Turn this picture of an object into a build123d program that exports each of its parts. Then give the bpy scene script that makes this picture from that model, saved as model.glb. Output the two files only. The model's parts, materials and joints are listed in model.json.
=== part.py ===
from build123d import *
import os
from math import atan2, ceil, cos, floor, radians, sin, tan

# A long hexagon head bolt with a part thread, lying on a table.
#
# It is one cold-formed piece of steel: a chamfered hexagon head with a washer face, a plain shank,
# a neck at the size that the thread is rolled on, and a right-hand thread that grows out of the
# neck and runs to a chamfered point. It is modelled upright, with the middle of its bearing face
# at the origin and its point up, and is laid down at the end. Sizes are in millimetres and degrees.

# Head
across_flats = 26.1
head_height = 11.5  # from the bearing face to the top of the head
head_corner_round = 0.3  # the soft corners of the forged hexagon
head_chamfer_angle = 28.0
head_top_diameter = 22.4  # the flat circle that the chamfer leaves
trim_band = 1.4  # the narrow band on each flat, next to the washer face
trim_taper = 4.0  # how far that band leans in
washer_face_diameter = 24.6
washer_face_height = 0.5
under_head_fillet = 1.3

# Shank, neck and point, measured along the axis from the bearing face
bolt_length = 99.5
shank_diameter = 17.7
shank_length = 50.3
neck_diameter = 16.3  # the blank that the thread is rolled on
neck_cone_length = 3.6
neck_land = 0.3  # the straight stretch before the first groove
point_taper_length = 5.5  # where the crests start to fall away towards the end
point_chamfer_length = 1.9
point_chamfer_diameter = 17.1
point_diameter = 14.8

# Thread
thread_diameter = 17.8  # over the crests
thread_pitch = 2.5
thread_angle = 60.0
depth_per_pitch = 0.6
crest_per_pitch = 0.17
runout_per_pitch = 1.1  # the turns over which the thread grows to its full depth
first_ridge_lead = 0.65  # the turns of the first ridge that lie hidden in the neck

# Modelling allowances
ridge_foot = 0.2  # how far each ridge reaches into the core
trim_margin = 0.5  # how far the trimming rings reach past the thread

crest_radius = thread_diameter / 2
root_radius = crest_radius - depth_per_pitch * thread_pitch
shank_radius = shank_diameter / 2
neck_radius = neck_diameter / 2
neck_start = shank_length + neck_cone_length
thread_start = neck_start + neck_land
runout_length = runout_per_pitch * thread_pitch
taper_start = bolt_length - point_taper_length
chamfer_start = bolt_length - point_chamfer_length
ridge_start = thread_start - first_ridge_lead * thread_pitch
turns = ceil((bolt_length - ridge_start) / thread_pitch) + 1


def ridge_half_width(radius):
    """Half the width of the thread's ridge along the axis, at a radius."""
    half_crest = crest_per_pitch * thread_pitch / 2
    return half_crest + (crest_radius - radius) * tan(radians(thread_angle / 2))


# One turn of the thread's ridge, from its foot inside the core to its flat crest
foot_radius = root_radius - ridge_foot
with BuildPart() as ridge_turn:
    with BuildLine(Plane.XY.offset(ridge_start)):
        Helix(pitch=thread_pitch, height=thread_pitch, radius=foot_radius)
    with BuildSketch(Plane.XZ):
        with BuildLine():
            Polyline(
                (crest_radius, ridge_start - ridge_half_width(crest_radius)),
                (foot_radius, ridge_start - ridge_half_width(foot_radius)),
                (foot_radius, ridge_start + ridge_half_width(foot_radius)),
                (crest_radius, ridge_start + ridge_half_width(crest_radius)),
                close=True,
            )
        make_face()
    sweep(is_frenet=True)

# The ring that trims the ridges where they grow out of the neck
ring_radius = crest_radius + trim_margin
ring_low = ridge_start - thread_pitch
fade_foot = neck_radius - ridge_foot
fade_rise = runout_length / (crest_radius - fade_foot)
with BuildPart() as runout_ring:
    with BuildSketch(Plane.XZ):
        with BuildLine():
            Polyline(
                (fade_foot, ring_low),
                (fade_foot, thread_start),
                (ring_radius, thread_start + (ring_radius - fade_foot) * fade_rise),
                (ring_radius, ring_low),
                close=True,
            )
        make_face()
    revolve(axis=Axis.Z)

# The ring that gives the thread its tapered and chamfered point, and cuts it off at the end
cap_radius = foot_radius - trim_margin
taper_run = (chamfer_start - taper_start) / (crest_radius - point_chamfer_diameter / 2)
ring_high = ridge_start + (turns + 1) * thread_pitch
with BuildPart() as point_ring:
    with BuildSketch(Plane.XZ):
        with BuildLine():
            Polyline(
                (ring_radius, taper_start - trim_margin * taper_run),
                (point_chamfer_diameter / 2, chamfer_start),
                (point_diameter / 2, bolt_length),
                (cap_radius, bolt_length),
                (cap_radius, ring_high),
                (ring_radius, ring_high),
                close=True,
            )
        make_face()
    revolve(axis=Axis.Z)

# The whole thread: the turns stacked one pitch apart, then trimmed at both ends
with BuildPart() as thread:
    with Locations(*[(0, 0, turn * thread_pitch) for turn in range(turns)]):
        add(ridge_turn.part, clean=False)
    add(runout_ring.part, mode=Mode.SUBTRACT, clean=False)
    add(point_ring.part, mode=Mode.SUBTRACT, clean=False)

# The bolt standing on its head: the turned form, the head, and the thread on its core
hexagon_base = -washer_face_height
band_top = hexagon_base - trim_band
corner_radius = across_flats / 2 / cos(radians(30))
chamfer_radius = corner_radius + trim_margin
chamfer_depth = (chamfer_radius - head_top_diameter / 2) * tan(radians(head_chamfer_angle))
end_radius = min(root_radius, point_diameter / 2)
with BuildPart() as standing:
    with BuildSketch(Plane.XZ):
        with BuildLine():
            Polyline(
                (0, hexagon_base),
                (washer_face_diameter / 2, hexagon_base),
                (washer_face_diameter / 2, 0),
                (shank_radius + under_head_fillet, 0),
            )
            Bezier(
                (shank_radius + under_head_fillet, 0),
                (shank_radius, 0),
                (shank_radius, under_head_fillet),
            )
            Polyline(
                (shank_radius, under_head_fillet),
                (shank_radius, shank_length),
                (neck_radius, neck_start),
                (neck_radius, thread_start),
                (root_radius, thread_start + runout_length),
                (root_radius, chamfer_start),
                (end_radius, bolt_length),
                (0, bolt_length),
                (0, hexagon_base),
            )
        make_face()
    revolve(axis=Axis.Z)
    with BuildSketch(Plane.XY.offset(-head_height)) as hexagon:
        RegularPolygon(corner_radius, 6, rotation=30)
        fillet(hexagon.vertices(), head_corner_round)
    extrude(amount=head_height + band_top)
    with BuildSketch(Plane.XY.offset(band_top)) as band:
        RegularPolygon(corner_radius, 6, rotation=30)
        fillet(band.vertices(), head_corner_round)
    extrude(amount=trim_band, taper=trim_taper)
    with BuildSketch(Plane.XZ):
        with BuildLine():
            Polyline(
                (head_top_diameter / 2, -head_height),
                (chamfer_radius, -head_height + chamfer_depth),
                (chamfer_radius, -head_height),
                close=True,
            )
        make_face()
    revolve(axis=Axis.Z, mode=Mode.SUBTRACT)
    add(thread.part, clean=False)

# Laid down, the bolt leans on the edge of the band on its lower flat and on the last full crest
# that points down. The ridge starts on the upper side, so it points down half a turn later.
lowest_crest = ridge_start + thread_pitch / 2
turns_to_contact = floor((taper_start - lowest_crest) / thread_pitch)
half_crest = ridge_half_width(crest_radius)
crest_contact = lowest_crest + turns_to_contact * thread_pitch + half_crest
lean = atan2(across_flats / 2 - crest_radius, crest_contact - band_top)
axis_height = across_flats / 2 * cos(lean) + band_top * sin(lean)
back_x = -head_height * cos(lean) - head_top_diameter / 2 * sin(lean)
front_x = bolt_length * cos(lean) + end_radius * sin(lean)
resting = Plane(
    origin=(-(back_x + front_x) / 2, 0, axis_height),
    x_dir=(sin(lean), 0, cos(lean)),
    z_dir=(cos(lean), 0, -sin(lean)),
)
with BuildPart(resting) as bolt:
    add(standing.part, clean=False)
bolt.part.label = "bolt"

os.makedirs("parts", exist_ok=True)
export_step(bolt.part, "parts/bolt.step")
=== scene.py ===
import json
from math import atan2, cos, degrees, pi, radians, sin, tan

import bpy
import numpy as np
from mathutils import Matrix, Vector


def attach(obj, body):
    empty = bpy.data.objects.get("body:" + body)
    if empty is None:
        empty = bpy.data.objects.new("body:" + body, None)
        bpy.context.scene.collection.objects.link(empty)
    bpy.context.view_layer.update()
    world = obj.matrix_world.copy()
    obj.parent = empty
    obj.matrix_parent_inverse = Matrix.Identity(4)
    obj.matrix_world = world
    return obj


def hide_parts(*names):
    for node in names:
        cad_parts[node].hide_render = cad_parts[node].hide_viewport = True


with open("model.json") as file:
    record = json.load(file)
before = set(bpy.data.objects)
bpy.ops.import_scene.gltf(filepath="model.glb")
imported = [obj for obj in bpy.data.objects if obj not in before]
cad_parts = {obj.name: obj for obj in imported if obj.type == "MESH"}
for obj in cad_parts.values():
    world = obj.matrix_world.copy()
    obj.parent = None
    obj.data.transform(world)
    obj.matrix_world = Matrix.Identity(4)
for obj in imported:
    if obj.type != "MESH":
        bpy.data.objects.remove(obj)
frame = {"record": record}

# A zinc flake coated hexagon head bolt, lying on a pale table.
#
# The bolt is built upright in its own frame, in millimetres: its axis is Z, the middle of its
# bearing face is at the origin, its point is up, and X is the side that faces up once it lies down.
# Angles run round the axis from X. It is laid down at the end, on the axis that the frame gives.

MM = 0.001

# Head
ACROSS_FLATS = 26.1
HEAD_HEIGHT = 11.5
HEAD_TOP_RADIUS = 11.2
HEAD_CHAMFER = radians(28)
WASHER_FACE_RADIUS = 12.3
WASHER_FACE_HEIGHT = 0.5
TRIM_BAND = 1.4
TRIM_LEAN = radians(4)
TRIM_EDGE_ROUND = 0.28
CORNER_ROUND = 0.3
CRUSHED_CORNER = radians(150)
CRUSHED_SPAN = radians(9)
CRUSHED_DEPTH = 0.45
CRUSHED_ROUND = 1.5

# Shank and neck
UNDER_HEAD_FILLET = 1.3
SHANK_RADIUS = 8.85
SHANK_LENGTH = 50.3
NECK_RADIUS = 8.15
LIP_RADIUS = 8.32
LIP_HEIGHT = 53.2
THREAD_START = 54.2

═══

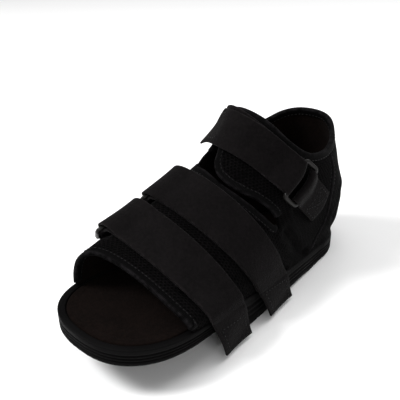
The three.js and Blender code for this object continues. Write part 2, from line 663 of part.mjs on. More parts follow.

═══

*PROMPT*: Retype precisely, and only, the span of lines that opens at the line containing "half_crest = ridge_half_width(crest_radius)" and closes at the line containing "before = set(bpy.data.objects)", both inclusive.

*THE RESULT*:
half_crest = ridge_half_width(crest_radius)
crest_contact = lowest_crest + turns_to_contact * thread_pitch + half_crest
lean = atan2(across_flats / 2 - crest_radius, crest_contact - band_top)
axis_height = across_flats / 2 * cos(lean) + band_top * sin(lean)
back_x = -head_height * cos(lean) - head_top_diameter / 2 * sin(lean)
front_x = bolt_length * cos(lean) + end_radius * sin(lean)
resting = Plane(
    origin=(-(back_x + front_x) / 2, 0, axis_height),
    x_dir=(sin(lean), 0, cos(lean)),
    z_dir=(cos(lean), 0, -sin(lean)),
)
with BuildPart(resting) as bolt:
    add(standing.part, clean=False)
bolt.part.label = "bolt"

os.makedirs("parts", exist_ok=True)
export_step(bolt.part, "parts/bolt.step")
=== scene.py ===
import json
from math import atan2, cos, degrees, pi, radians, sin, tan

import bpy
import numpy as np
from mathutils import Matrix, Vector


def attach(obj, body):
    empty = bpy.data.objects.get("body:" + body)
    if empty is None:
        empty = bpy.data.objects.new("body:" + body, None)
        bpy.context.scene.collection.objects.link(empty)
    bpy.context.view_layer.update()
    world = obj.matrix_world.copy()
    obj.parent = empty
    obj.matrix_parent_inverse = Matrix.Identity(4)
    obj.matrix_world = world
    return obj


def hide_parts(*names):
    for node in names:
        cad_parts[node].hide_render = cad_parts[node].hide_viewport = True


with open("model.json") as file:
    record = json.load(file)
before = set(bpy.data.objects)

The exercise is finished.